Give back the entire listing verbatim.

PROVIDED RECORDS:
-- -- --
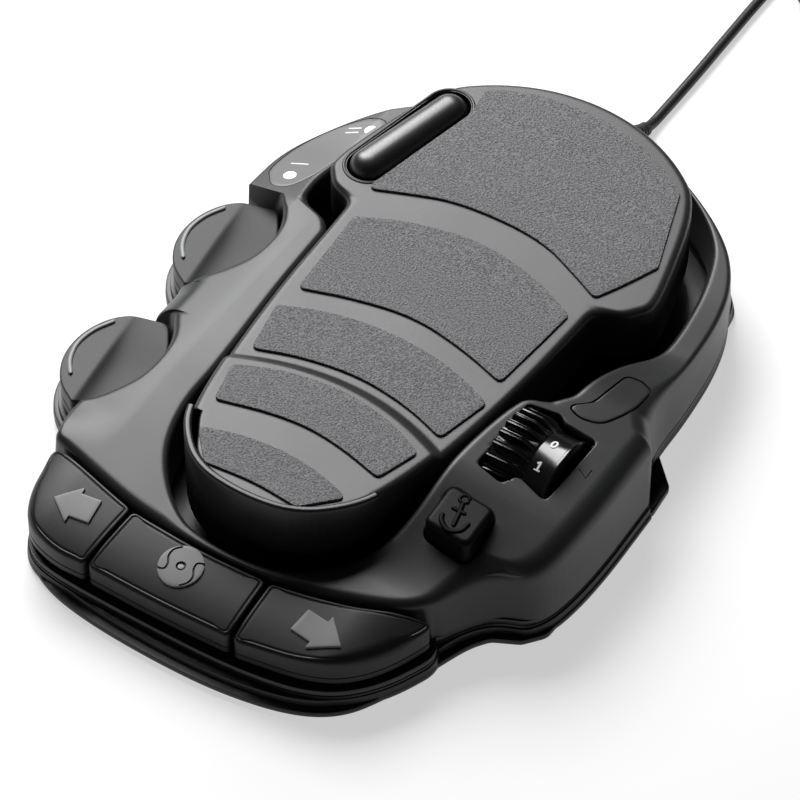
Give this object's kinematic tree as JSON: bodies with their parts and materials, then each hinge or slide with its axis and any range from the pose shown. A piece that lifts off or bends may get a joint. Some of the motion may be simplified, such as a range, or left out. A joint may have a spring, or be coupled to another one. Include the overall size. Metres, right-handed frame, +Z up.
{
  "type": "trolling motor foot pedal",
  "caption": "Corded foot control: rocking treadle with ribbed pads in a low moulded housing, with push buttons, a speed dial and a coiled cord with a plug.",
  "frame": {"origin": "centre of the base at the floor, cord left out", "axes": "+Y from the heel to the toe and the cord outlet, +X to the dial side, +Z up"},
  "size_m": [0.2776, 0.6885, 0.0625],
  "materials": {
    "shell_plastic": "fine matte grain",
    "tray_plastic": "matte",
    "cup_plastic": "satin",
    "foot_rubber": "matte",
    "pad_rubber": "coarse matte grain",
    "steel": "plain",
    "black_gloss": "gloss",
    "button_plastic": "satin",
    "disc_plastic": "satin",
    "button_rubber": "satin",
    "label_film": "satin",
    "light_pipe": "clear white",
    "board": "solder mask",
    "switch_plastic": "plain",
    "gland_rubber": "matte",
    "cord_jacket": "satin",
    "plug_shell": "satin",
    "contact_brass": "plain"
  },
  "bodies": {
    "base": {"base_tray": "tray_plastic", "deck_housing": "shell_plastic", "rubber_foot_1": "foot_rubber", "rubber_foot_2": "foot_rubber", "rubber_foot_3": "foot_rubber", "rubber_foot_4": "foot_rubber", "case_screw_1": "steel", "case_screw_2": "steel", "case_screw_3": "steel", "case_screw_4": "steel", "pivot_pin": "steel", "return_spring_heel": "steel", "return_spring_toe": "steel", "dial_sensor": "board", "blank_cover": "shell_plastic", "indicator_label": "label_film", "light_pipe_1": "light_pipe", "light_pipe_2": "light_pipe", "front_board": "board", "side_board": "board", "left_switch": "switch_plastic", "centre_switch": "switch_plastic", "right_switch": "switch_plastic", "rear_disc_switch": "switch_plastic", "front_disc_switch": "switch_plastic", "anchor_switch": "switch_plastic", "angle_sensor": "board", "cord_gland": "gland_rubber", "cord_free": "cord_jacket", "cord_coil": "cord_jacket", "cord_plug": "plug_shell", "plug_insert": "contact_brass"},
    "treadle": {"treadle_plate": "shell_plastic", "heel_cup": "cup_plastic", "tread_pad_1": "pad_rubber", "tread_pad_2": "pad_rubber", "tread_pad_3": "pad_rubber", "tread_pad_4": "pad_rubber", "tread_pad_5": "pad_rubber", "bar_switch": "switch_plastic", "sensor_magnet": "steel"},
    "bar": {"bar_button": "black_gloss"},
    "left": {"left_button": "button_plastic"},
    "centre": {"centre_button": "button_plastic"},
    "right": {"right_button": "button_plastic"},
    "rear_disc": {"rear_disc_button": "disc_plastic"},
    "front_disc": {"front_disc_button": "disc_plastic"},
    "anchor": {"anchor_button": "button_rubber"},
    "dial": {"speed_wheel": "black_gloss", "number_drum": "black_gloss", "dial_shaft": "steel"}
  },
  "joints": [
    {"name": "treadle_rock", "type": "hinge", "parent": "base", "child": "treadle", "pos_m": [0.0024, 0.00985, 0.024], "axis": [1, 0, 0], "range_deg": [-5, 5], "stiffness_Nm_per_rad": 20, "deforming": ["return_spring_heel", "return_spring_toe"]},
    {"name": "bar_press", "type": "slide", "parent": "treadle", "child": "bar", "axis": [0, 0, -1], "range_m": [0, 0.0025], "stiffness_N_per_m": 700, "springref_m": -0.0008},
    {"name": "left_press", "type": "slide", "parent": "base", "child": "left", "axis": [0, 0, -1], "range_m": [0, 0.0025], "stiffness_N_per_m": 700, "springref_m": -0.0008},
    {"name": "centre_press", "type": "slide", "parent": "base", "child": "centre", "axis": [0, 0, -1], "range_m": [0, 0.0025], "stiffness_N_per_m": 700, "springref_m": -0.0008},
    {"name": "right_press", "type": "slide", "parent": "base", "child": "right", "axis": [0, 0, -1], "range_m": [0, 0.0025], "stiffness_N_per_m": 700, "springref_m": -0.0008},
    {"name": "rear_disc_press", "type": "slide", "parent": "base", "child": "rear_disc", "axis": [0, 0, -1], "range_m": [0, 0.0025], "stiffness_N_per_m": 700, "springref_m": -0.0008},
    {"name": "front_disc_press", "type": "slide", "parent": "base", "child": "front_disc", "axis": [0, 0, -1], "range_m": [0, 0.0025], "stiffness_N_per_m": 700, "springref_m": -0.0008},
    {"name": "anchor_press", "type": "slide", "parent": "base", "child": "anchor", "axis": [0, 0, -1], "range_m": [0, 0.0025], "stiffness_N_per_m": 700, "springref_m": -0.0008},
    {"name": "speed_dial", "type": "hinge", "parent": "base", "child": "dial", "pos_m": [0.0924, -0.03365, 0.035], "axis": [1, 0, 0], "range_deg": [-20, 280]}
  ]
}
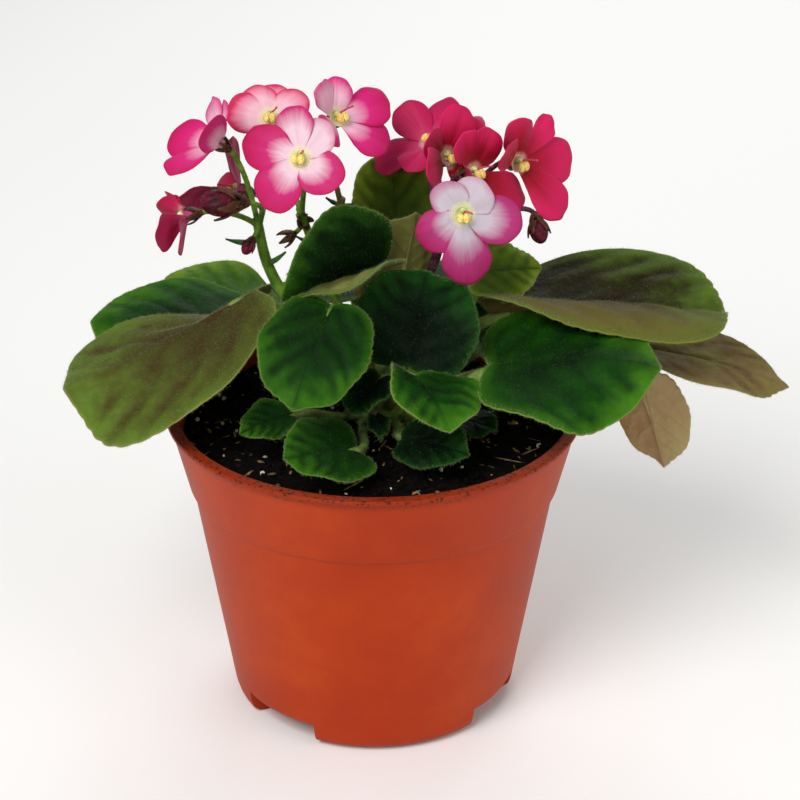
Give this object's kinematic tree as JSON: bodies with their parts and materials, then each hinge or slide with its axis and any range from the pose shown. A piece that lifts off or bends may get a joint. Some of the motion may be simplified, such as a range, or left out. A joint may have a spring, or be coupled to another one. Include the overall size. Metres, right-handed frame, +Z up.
-- -- --
THE REPLY:
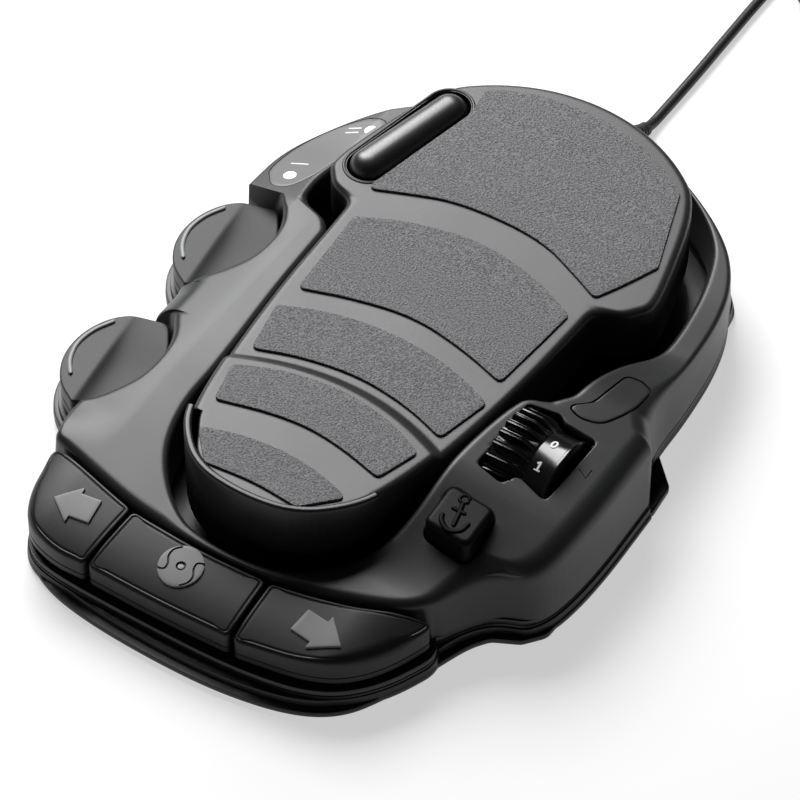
Give this object's kinematic tree as JSON: bodies with their parts and materials, then each hinge or slide with its axis and any range from the pose shown. A piece that lifts off or bends may get a joint. Some of the motion may be simplified, such as a range, or left out. A joint may have a spring, or be coupled to another one. Include the overall size. Metres, right-handed frame, +Z up.
{
  "type": "trolling motor foot pedal",
  "caption": "Corded foot control: rocking treadle with ribbed pads in a low moulded housing, with push buttons, a speed dial and a coiled cord with a plug.",
  "frame": {"origin": "centre of the base at the floor, cord left out", "axes": "+Y from the heel to the toe and the cord outlet, +X to the dial side, +Z up"},
  "size_m": [0.2776, 0.6885, 0.0625],
  "materials": {
    "shell_plastic": "fine matte grain",
    "tray_plastic": "matte",
    "cup_plastic": "satin",
    "foot_rubber": "matte",
    "pad_rubber": "coarse matte grain",
    "steel": "plain",
    "black_gloss": "gloss",
    "button_plastic": "satin",
    "disc_plastic": "satin",
    "button_rubber": "satin",
    "label_film": "satin",
    "light_pipe": "clear white",
    "board": "solder mask",
    "switch_plastic": "plain",
    "gland_rubber": "matte",
    "cord_jacket": "satin",
    "plug_shell": "satin",
    "contact_brass": "plain"
  },
  "bodies": {
    "base": {"base_tray": "tray_plastic", "deck_housing": "shell_plastic", "rubber_foot_1": "foot_rubber", "rubber_foot_2": "foot_rubber", "rubber_foot_3": "foot_rubber", "rubber_foot_4": "foot_rubber", "case_screw_1": "steel", "case_screw_2": "steel", "case_screw_3": "steel", "case_screw_4": "steel", "pivot_pin": "steel", "return_spring_heel": "steel", "return_spring_toe": "steel", "dial_sensor": "board", "blank_cover": "shell_plastic", "indicator_label": "label_film", "light_pipe_1": "light_pipe", "light_pipe_2": "light_pipe", "front_board": "board", "side_board": "board", "left_switch": "switch_plastic", "centre_switch": "switch_plastic", "right_switch": "switch_plastic", "rear_disc_switch": "switch_plastic", "front_disc_switch": "switch_plastic", "anchor_switch": "switch_plastic", "angle_sensor": "board", "cord_gland": "gland_rubber", "cord_free": "cord_jacket", "cord_coil": "cord_jacket", "cord_plug": "plug_shell", "plug_insert": "contact_brass"},
    "treadle": {"treadle_plate": "shell_plastic", "heel_cup": "cup_plastic", "tread_pad_1": "pad_rubber", "tread_pad_2": "pad_rubber", "tread_pad_3": "pad_rubber", "tread_pad_4": "pad_rubber", "tread_pad_5": "pad_rubber", "bar_switch": "switch_plastic", "sensor_magnet": "steel"},
    "bar": {"bar_button": "black_gloss"},
    "left": {"left_button": "button_plastic"},
    "centre": {"centre_button": "button_plastic"},
    "right": {"right_button": "button_plastic"},
    "rear_disc": {"rear_disc_button": "disc_plastic"},
    "front_disc": {"front_disc_button": "disc_plastic"},
    "anchor": {"anchor_button": "button_rubber"},
    "dial": {"speed_wheel": "black_gloss", "number_drum": "black_gloss", "dial_shaft": "steel"}
  },
  "joints": [
    {"name": "treadle_rock", "type": "hinge", "parent": "base", "child": "treadle", "pos_m": [0.0024, 0.00985, 0.024], "axis": [1, 0, 0], "range_deg": [-5, 5], "stiffness_Nm_per_rad": 20, "deforming": ["return_spring_heel", "return_spring_toe"]},
    {"name": "bar_press", "type": "slide", "parent": "treadle", "child": "bar", "axis": [0, 0, -1], "range_m": [0, 0.0025], "stiffness_N_per_m": 700, "springref_m": -0.0008},
    {"name": "left_press", "type": "slide", "parent": "base", "child": "left", "axis": [0, 0, -1], "range_m": [0, 0.0025], "stiffness_N_per_m": 700, "springref_m": -0.0008},
    {"name": "centre_press", "type": "slide", "parent": "base", "child": "centre", "axis": [0, 0, -1], "range_m": [0, 0.0025], "stiffness_N_per_m": 700, "springref_m": -0.0008},
    {"name": "right_press", "type": "slide", "parent": "base", "child": "right", "axis": [0, 0, -1], "range_m": [0, 0.0025], "stiffness_N_per_m": 700, "springref_m": -0.0008},
    {"name": "rear_disc_press", "type": "slide", "parent": "base", "child": "rear_disc", "axis": [0, 0, -1], "range_m": [0, 0.0025], "stiffness_N_per_m": 700, "springref_m": -0.0008},
    {"name": "front_disc_press", "type": "slide", "parent": "base", "child": "front_disc", "axis": [0, 0, -1], "range_m": [0, 0.0025], "stiffness_N_per_m": 700, "springref_m": -0.0008},
    {"name": "anchor_press", "type": "slide", "parent": "base", "child": "anchor", "axis": [0, 0, -1], "range_m": [0, 0.0025], "stiffness_N_per_m": 700, "springref_m": -0.0008},
    {"name": "speed_dial", "type": "hinge", "parent": "base", "child": "dial", "pos_m": [0.0924, -0.03365, 0.035], "axis": [1, 0, 0], "range_deg": [-20, 280]}
  ]
}
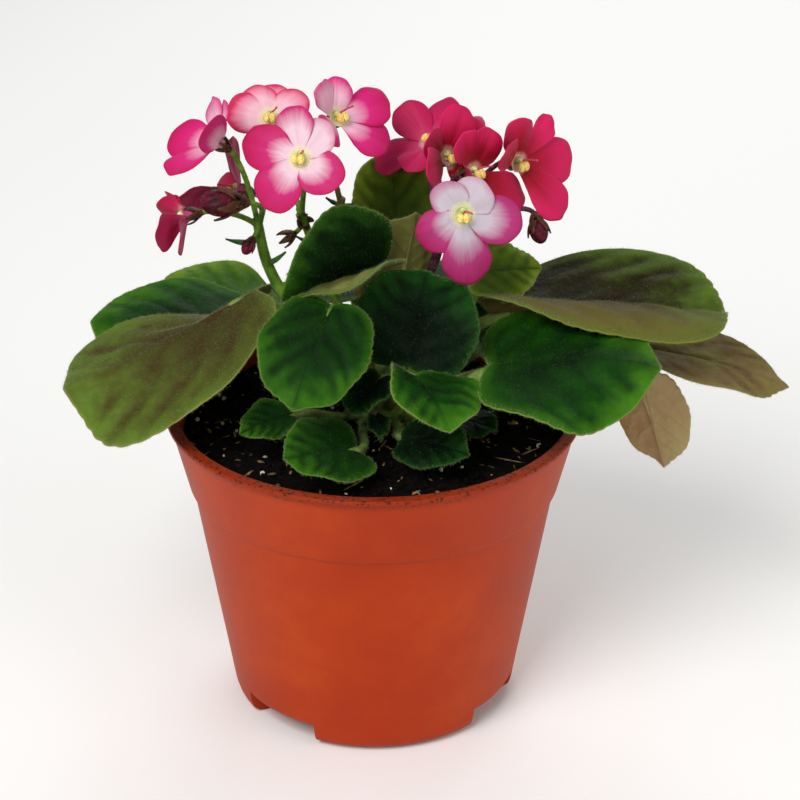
Give this object's kinematic tree as JSON: bodies with their parts and materials, then each hinge or slide with its axis and any range from the pose shown. A piece that lifts off or bends may get a joint. Some of the motion may be simplified, such as a range, or left out. A joint may have a spring, or be coupled to another one. Include the overall size. Metres, right-handed frame, +Z up.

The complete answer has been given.